Simplifying the complexity is hard but the joy lies in that. So let me walk you through the different phases in a loan life-cycle. 

  1. Loan Application : The applicant submits a loan application to the bank or NBFC, providing personal information, employment details, income proof, and other required documentation. The application may be submitted online, through a mobile app, or in person at a branch.
  2. Document Verification : The financial institution verifies the authenticity of the documents submitted by the applicant, such as identity proof, address proof, income documents, bank statements, and employment verification. This step ensures that the applicant meets the eligibility criteria and provides accurate information. This phase includes KYC and AML.
  3. Credit Evaluation : The fintech evaluates the creditworthiness of the applicant. This involves analyzing the applicant's credit history, credit score, existing debts, repayment behavior, and other factors to assess the risk associated with lending to the individual. The fintech may also consider factors like employment stability, industry sector, and repayment capacity.
  4. Loan Appraisal : In this step, the financial institution like bank/NBFC assesses the loan application in detail. It involves analyzing the applicant's financial statements, business plans (in case of business loans), collateral (if applicable), and other relevant factors to determine the loan amount, interest rate, and terms and conditions that can be offered. The financial institution might have different policies for different use-cases defined by its Risk Analysts.
  5. Loan Approval : Once the loan application and the applicant's creditworthiness have been evaluated, the financial institution makes a decision regarding loan approval. If approved, the financial institution specifies the approved loan amount, interest rate, repayment schedule, and other terms. The applicant is provided with a loan offer or loan sanction letter.
  6. Documentation & Agreement : The Bank / NBFC prepares the loan agreement, which includes all the terms and conditions of the loan. The applicant is required to sign the agreement, acknowledging the terms, repayment obligations, and consequences of default. The applicant may also be required to provide additional post-dated cheques or setup auto-debit facilities for EMI payments.
  7. Loan Disbursal : After the loan agreement is signed, the financial institution disburses the loan amount to the applicant. The disbursement can be made through various channels, such as direct bank transfer, check, or demand draft. The financial institution may deduct any applicable processing fees or administrative charges from the loan amount.
  8. Loan  Utilization : Is the borrower using the loan amount for the intended purpose? This is typically tracked and noted by the lender through various methods and mechanisms like collateral evaluation, site visits or inspections, communications & follow-ups etc.
  9. Loan Repayment : Is the borrower repaying the loan amount as per the agreed-upon schedule? Are reminder notifications sent at appropriate time to aid the borrower be their super customer.
  10. Loan Servicing : Once the loan is disbursed, the bank / NBFC monitors the loan account and ensures regular repayment by the borrower. This includes sending periodic statements, managing EMI payments, addressing customer queries, and providing customer support throughout the loan tenure.
  11. Prepayment / Foreclosure : The facility for a borrower to prepay the loan partially or in full before the scheduled tenure. 
  12. Loan Modification / Restructuring :  In certain situations, the borrower may request loan modification or restructuring. In other situations, the financial institutions may offer the same to a borrower as part of their marketing campaign.
  13. Collections and Loan Defaults : If the borrower fails to repay, the lender initiates collections activities to recover the outstanding amount. 
  14. Loan Closure : Once the loan is fully repaid, the loan account is closed.
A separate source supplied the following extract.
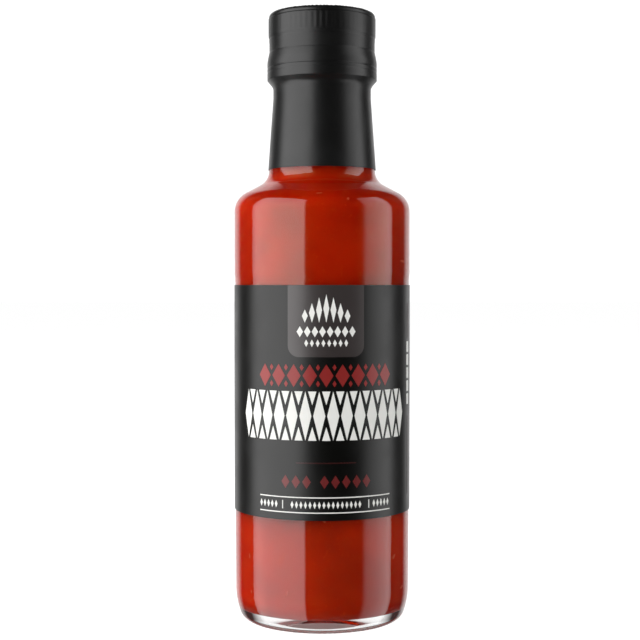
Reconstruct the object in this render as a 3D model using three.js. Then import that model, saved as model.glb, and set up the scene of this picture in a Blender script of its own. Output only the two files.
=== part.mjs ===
import * as THREE from "three";

// A 100 ml hot sauce bottle: a clear round glass bottle full of red sauce, with a black wrap label, a
// screw cap, and a black shrink capsule drawn down over the cap and the neck.
// Millimetres, +Z up. The origin is the centre of the base, on the surface that the bottle stands on.
// The front of the label faces -Y, and the label's two ends nearly meet at the back, at +Y.

// Glass body, a touch slimmer under the label and narrowest at the heel
const SHOULDER_R = 21;
const PANEL_R = 20.86;
const PANEL_LOW_Z = 26;
const PANEL_HIGH_Z = 81;
const PANEL_EDGE = 2;
const BASE_R = 20.75;
const WALL = 2.6;

// Heel: a long easy curve, then a tight round down to the ring that the bottle stands on
const HEEL_SWEEP_R = 18;
const HEEL_CORNER_R = 2.8;
const CONTACT_R = 17.1;
const BEARING_INNER_R = 14.4;
const PUNT_RISE = 1.7;

// Floor of the inside, raised in the middle
const FLOOR_Z = 3.4;
const FLOOR_RISE = 1.1;
const FLOOR_CORNER_R = 3.6;

// Shoulder: a round, a straight slope and a hollow curve that runs into the neck
const SHOULDER_Z = 97.5;
const SHOULDER_SLOPE = 28;
const SHOULDER_ROUND_R = 5;
const NECK_CURVE_R = 4;
const NECK_ROOT_R = 12.7;

// Neck and finish, which the capsule and the cap cover
const NECK_TOP_R = 11.35;
const NECK_TOP_Z = 126;
const FINISH_R = 10.9;
const FINISH_Z = 127.5;
const LIP_Z = 142.7;
const LIP_CHAMFER = 0.7;
const NECK_BORE_R = 8.6;
const MOUTH_R = 8.2;

// Sauce
const FILL_Z = 116;
const FILL_GAP = 0.1;

// Label
const LABEL_INNER_R = 20.92;
const LABEL_OUTER_R = 21.04;
const LABEL_LOW_Z = 26.6;
const LABEL_HIGH_Z = 80;
const LABEL_GAP_WIDTH = 5;

// Capsule: the outside of the film, from the skirt on the neck to the fold on top of the cap
const FILM = 0.15;
const FILM_GAP = 0.05;
const SKIRT_LOW_R = 12.88;
const SKIRT_LOW_Z = 107.45;
const WAIST_R = 11.68;
const WAIST_LOW_Z = 124.4;
const WAIST_HIGH_Z = 125.6;
const BAND_R = 13.1;
const BAND_LOW_Z = 129.3;
const BAND_HIGH_Z = 133.2;
const GROOVE_R = 12.6;
const GROOVE_LOW_Z = 135;
const GROOVE_HIGH_Z = 138.6;
const GRIP_R = 12.83;
const GRIP_LOW_Z = 139.2;
const TOP_Z = 144.9;
const TOP_ROUND_R = 2.3;
const FOLD_R = 8.7;

// Cap, under the film
const CAP_LOW_Z = 128.8;
const CAP_BORE_R = 11.4;
const CAP_CEILING_Z = 142.95;
const CAP_TOP_RECESS_R = 7.6;
const CAP_TOP_RECESS = 0.3;
const CAP_CHAMFER = 0.3;

// Facets round the axis, on each half of the label's two faces, and steps on a curve
const ROUND_FACETS = 48;
const LABEL_FACETS = 42;
const LONG_STEPS = 5;
const CURVE_STEPS = 4;
const EASE_STEPS = 4;

const point = (r, z) => new THREE.Vector2(r, z);
const { degToRad, radToDeg, lerp, mapLinear, smoothstep } = THREE.MathUtils;

// Points along an arc in the profile plane, both ends included. Angles are in degrees from +r towards +z.
function arc(centreR, centreZ, radius, fromDeg, toDeg, steps = CURVE_STEPS) {
  const points = [];
  for (let i = 0; i <= steps; i++) {
    const angle = degToRad(lerp(fromDeg, toDeg, i / steps));
    points.push(point(centreR + radius * Math.cos(angle), centreZ + radius * Math.sin(angle)));
  }
  return points;
}

// An S-shaped change of radius from one height to another, both ends included.
function ease(fromR, fromZ, toR, toZ) {
  const points = [];
  for (let i = 0; i <= EASE_STEPS; i++) {
    const z = lerp(fromZ, toZ, i / EASE_STEPS);
    points.push(point(lerp(fromR, toR, smoothstep(z, fromZ, toZ)), z));
  }
  return points;
}

// A low dome from the axis out to its rim, the rim left out.
function dome(rimR, rimZ, rise) {
  const points = [];
  for (let i = 0; i < CURVE_STEPS; i++) {
    const r = (rimR * i) / CURVE_STEPS;
    points.push(point(r, rimZ + rise * (1 - (r / rimR) ** 2)));
  }
  return points;
}

// The heel, from the contact ring up to the side. The two arcs run into each other without a corner.
function heel() {
  const across = CONTACT_R - (BASE_R - HEEL_SWEEP_R);
  const up = Math.sqrt((HEEL_SWEEP_R - HEEL_CORNER_R) ** 2 - across ** 2);
  const turn = radToDeg(Math.atan2(up, across));
  return [
    ...arc(CONTACT_R, HEEL_CORNER_R, HEEL_CORNER_R, -90, -turn),
    ...arc(BASE_R - HEEL_SWEEP_R, HEEL_CORNER_R + up, HEEL_SWEEP_R, -turn, 0).slice(1),
  ];
}

// The shoulder from the body up to the neck, set in from the outside of the glass.
function shoulder(inset) {
  const slope = degToRad(SHOULDER_SLOPE);
  const across = (radius) => radius * (1 - Math.sin(slope));
  const up = (radius) => radius * Math.cos(slope);
  const run = SHOULDER_R - NECK_ROOT_R - across(SHOULDER_ROUND_R) - across(NECK_CURVE_R);
  const rise = run * Math.tan(slope);
  const neckZ = SHOULDER_Z + up(SHOULDER_ROUND_R) + rise + up(NECK_CURVE_R);
  const turn = 90 - SHOULDER_SLOPE;
  return [
    ...arc(SHOULDER_R - SHOULDER_ROUND_R, SHOULDER_Z, SHOULDER_ROUND_R - inset, 0, turn, LONG_STEPS),
    ...arc(NECK_ROOT_R + NECK_CURVE_R, neckZ, NECK_CURVE_R + inset, 180 + turn, 180, LONG_STEPS),
  ];
}

// The outside of the glass neck, a straight taper from the shoulder to the finish.
function neckRadiusAt(z) {
  const root = shoulder(0).at(-1);
  return mapLinear(z, root.y, NECK_TOP_Z, root.x, NECK_TOP_R);
}

// The inside of the bottle from the middle of its floor to a height in the neck, set in by a gap.
function inside(gap, topZ) {
  const wallR = PANEL_R - WALL;
  const cornerR = wallR - FLOOR_CORNER_R;
  const profile = [
    ...dome(cornerR, FLOOR_Z + gap, FLOOR_RISE),
    ...arc(cornerR, FLOOR_Z + FLOOR_CORNER_R, FLOOR_CORNER_R - gap, -90, 0),
    ...shoulder(WALL + gap),
  ];
  const root = profile.at(-1);
  profile.push(point(mapLinear(topZ, root.y, NECK_TOP_Z, root.x, NECK_BORE_R - gap), topZ));
  return profile;
}

// The closure from the underside of its band to the edge of its flat top, set in from the film's outside.
function closure(inset) {
  const roundR = GRIP_R - TOP_ROUND_R;
  return [
    point(BAND_R - inset, BAND_LOW_Z),
    ...ease(BAND_R - inset, BAND_HIGH_Z, GROOVE_R - inset, GROOVE_LOW_Z),
    point(GROOVE_R - inset, GROOVE_HIGH_Z),
    point(GRIP_R - inset, GRIP_LOW_Z),
    ...arc(roundR, TOP_Z - TOP_ROUND_R, TOP_ROUND_R - inset, 0, 90),
  ];
}

// One face of the film, from its hem on the neck to the edge of the fold on top.
function filmFace(inset) {
  const tuck = ease(WAIST_R - inset, WAIST_HIGH_Z, BAND_R - inset, BAND_LOW_Z);
  return [
    point(WAIST_R - inset, WAIST_LOW_Z),
    ...tuck.slice(0, -1),
    ...closure(inset),
    point(FOLD_R, TOP_Z - inset),
  ];
}

// A body of revolution about +Z from a profile that runs up its outside.
function turned(profile) {
  return new THREE.LatheGeometry(profile, ROUND_FACETS).rotateX(Math.PI / 2);
}

function glassBottle() {
  const outside = [
    ...dome(BEARING_INNER_R, 0, PUNT_RISE),
    point(BEARING_INNER_R, 0),
    ...heel(),
    point(PANEL_R, PANEL_LOW_Z),
    point(PANEL_R, PANEL_HIGH_Z),
    point(SHOULDER_R, PANEL_HIGH_Z + PANEL_EDGE),
    ...shoulder(0),
    point(NECK_TOP_R, NECK_TOP_Z),
    point(FINISH_R, FINISH_Z),
    point(FINISH_R, LIP_Z - LIP_CHAMFER),
    point(FINISH_R - LIP_CHAMFER, LIP_Z),
    point(MOUTH_R + LIP_CHAMFER, LIP_Z),
    point(MOUTH_R, LIP_Z - LIP_CHAMFER),
  ];
  return turned([...outside, ...inside(0, NECK_TOP_Z).reverse()]);
}

function hotSauce() {
  return turned([...inside(FILL_GAP, FILL_Z), point(0, FILL_Z)]);
}

function wrapLabel() {
  const halfGap = LABEL_GAP_WIDTH / 2 / LABEL_OUTER_R;
  const start = Math.PI / 2 + halfGap;
  const end = Math.PI / 2 - halfGap + 2 * Math.PI;
  const section = new THREE.Shape();
  section.absarc(0, 0, LABEL_OUTER_R, start, end, false);
  section.absarc(0, 0, LABEL_INNER_R, end, start, true);
  const depth = LABEL_HIGH_Z - LABEL_LOW_Z;
  const wrap = new THREE.ExtrudeGeometry(section, {
    depth,
    bevelEnabled: false,
    curveSegments: LABEL_FACETS,
  });
  return wrap.translate(0, 0, LABEL_LOW_Z);
}

function shrinkCapsule() {
  const hem = point(SKIRT_LOW_R, SKIRT_LOW_Z);
  const underHem = point(neckRadiusAt(SKIRT_LOW_Z) + FILM_GAP, SKIRT_LOW_Z);
  return turned([hem, ...filmFace(0), ...filmFace(FILM).reverse(), underHem, hem]);
}

function screwCap() {
  const inset = FILM + FILM_GAP;
  const topZ = TOP_Z - inset;
  const side = closure(inset);
  const rim = point(side[0].x - CAP_CHAMFER, CAP_LOW_Z);
  return turned([
    rim,
    ...side,
    point(CAP_TOP_RECESS_R, topZ),
    point(CAP_TOP_RECESS_R - CAP_CHAMFER, topZ - CAP_TOP_RECESS),
    point(0, topZ - CAP_TOP_RECESS),
    point(0, CAP_CEILING_Z),
    point(CAP_BORE_R, CAP_CEILING_Z),
    point(CAP_BORE_R, CAP_LOW_Z),
    rim,
  ]);
}

const glass = new THREE.MeshStandardMaterial({
  color: 0xeef2f0,
  roughness: 0.03,
  metalness: 0,
  transparent: true,
  opacity: 0.3,
});
const sauce = new THREE.MeshStandardMaterial({ color: 0x9c1c05, roughness: 0.35, metalness: 0 });
const labelFilm = new THREE.MeshStandardMaterial({ color: 0x1d1d1c, roughness: 0.45, metalness: 0 });
const capsuleFilm = new THREE.MeshStandardMaterial({ color: 0x19191a, roughness: 0.4, metalness: 0 });
const capPlastic = new THREE.MeshStandardMaterial({ color: 0x141414, roughness: 0.5, metalness: 0 });

const pieces = [
  ["glass_bottle", glassBottle(), glass],
  ["hot_sauce", hotSauce(), sauce],
  ["wrap_label", wrapLabel(), labelFilm],
  ["screw_cap", screwCap(), capPlastic],
  ["shrink_capsule", shrinkCapsule(), capsuleFilm],
];

const bottle = new THREE.Group();
for (const [name, geometry, material] of pieces) {
  const mesh = new THREE.Mesh(geometry, material);
  mesh.name = name;
  bottle.add(mesh);
}

export default bottle;
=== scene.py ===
"""The looks of a small round bottle of hot sauce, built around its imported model.

Clear glass, red sauce, a black wrap label with a printed front, and a black shrink capsule over the cap.
Metres, +Z up. The bottle stands on z = 0 with its axis on z, and the front of its label faces -Y.
"""

import logging
import math
from collections.abc import Iterable, Sequence
from dataclasses import dataclass
from enum import Enum
from functools import cache, reduce

import bmesh
import bpy
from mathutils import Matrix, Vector


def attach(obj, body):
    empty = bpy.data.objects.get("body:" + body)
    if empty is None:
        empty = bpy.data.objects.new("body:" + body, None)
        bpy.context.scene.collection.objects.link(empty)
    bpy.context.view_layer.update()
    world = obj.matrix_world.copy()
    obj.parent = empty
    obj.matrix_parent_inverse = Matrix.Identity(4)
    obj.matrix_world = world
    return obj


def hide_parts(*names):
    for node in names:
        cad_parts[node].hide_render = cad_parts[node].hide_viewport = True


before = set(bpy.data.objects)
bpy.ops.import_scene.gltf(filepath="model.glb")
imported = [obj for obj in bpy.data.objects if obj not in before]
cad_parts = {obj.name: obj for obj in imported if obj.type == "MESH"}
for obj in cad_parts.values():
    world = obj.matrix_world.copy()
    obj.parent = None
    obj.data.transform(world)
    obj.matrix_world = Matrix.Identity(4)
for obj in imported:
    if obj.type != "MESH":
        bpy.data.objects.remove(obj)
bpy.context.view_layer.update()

MM = 0.001
BODY = "root"
LOG = logging.getLogger("hot_sauce_bottle")

Point = tuple[float, float]
Outline = list[Point]
Colour = tuple[float, float, float]
Piece = bpy.types.Object
Material = bpy.types.Material
Socket = bpy.types.NodeSocket
Inputs = dict[str | int, object]

GEOMETRY = "NodeSocketGeometry"
MATERIAL = "NodeSocketMaterial"
COLOUR = "NodeSocketColor"
FLOAT = "NodeSocketFloat"
SOCKET_BY_TYPE = {int: "NodeSocketInt", float: FLOAT, tuple: COLOUR}


# Node trees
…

Again, your use-case might vary depending on your context. But it is crucial that you put that in writing with some visual representation and explanation text like this blog post to ensure that across the org you have a shared understanding of the domain and its jargons. Some start-ups for instance combines loan repayments and collections together and some combine loan repayment and loan servicing together. Also, phases like Document Verification, Credit Evaluation and Loan Appraisal can be combined together as Under-writing. These concepts are important to be understood at different levels of abstractions, by all players in the team.

Typically, Pre-disbursal phases are managed by Loan Origination System (LOS) and Post-disbursal phases are managed by Loan Management System (LMS). There could be separate systems like Risk Management System (RMS) for Under-writing teams, and Collections Management System (CMS) for Collections team. Systems are architected based on the needs and structure of the organization and so it is critical for Engineering Leadership to understand how things work in the context of the organization and work with various stakeholders for alignment. Are you doing this?

Take the pains to document your business domain like this so that your teams and business don't suffer burn-out or exhaustion. Remember, pain is inevitable but not suffering.